In a relatively newly settled and growing region of the country, all these cities were jostling for preeminence and a place in the economy. The rivalry among them was much more bitter than it would been between comparatively old and well-established cities such as Philadelphia and New York. The author of the linked article seems to find it odd that this intense civic rivalry would have been played out on such a trivial field as baseball, but anybody who knows the history of international sports in the twentieth and twenty-first centuries will not be surprised.

Jeffrey Kittel said...

Sometimes I wonder how serious these guys took all of this regional rivalry stuff. Certainly, there were economic interests involved and money is always serious but sometimes I think that it gets played up for the same reason that I play it up: it's fun and makes for good copy.

Midwestern people are too normal to take all of that stuff seriously. We'll twist each other's tail a bit but I think it's mostly done out of amusement. And there's also a sense of schadenfreude when we're talking about the Cubs. But when you're trying to carve out a living in 19th century StL, it's not particularly relevant whether StL or Chicago has the biggest population. The average person was probably more concerned about the price of potatos. These rivalries were more the concern of the elites, including the newspapermen.
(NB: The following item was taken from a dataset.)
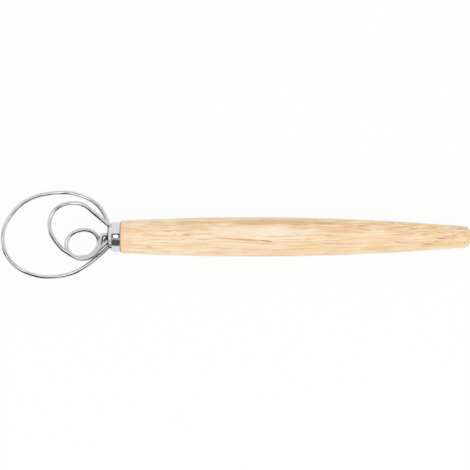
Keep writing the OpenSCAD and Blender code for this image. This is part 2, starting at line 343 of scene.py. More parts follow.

But you make a good point comparing the baseball/city rivalries of the 19th century to the international sports rivalries of the modern era. StL/Chicago is more USA/Canada than USA/Russia. It's polite, always simmering, on-sided and with underlying anger, bitterness and a sense of inferiority on both sides. Red Sox/Yankees would be Isreal/Iran: a duel to the death with the possible immenent use of nuclear weapons. India/Pakistan would also be an acceptable comparison. Washington/San Diego has the intensity of a Sweden/Uruguay football match played in New Zealand at 3 in the morning. And that's not an insult to the Uruguay football team, which is actually pretty good.